We already have a thin capitalisation regime which limits the ability of foreign multinationals investing in New Zealand to minimise the tax they pay here by substituting shareholder debt for equity in order to maximise interest deductions. The safe harbour limit is 60 per cent, as in Australia, and the rules around it are being toughened up.
Part of the policy justification is that otherwise these companies would enjoy a tax advantage over their New Zealand competitors with normal balance sheets.
The Government has already shown, in Budget 2010 which eliminated the depreciation deduction for property investors, that it is not ideologically averse to moving in this area.
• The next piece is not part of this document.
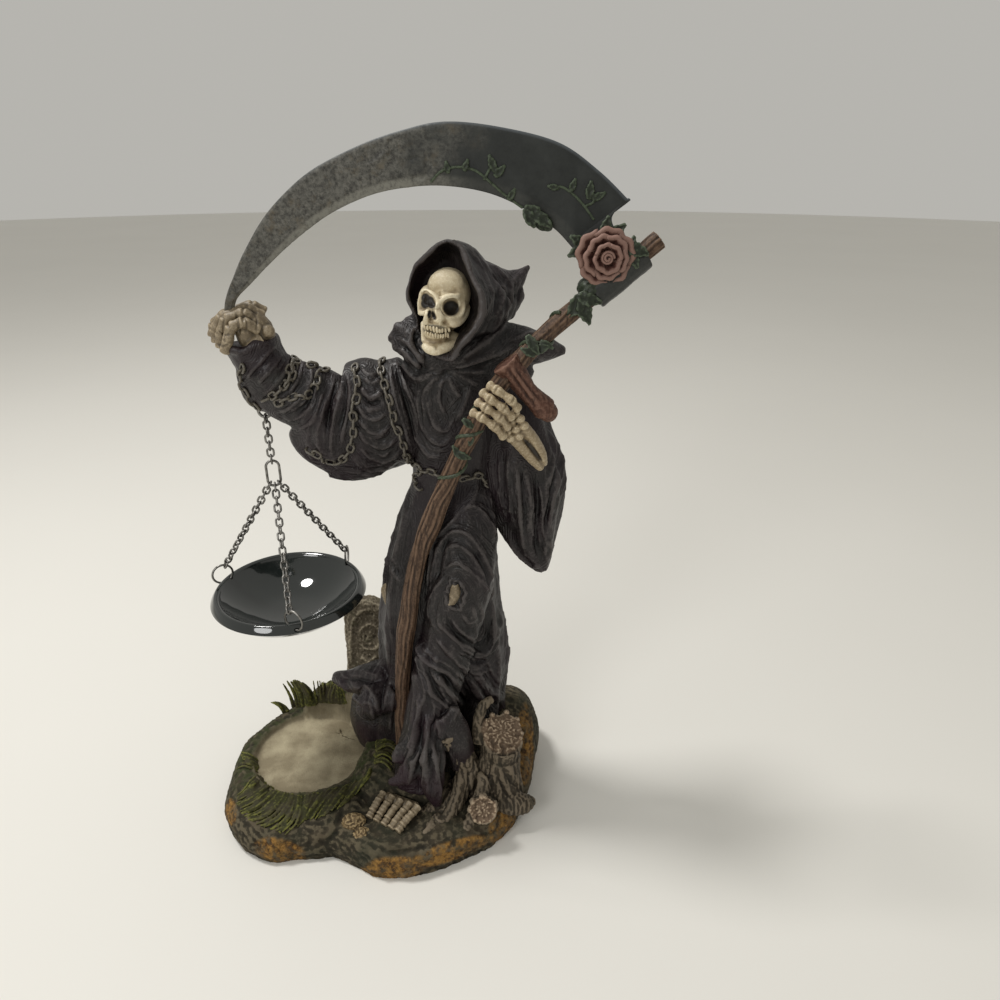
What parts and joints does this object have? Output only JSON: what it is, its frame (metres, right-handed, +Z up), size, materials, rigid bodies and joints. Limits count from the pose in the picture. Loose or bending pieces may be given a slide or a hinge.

New Zealand simply cannot afford another period of virulent house price inflation like that of the 2000s. The risk is too great that this time it will end in the kind of bust of which the northern hemisphere has provided some gruesome examples.
The supply-side measures in the Auckland housing accord are all well and good but will take too long.
LVR restrictions will buy the Reserve Bank some time but it will inevitably have to raise interest rates.
Borrowers need to be clear that mortgage rates are not going to remain at 50-year lows indefinitely. Money market pricing has rates a full percentage point higher by the end of next year and the tightening will not stop there.
Tax changes, like limiting interest deductions, are needed too.
And the Government would be better employed pursuing that than playing politics over macro-prudential policy.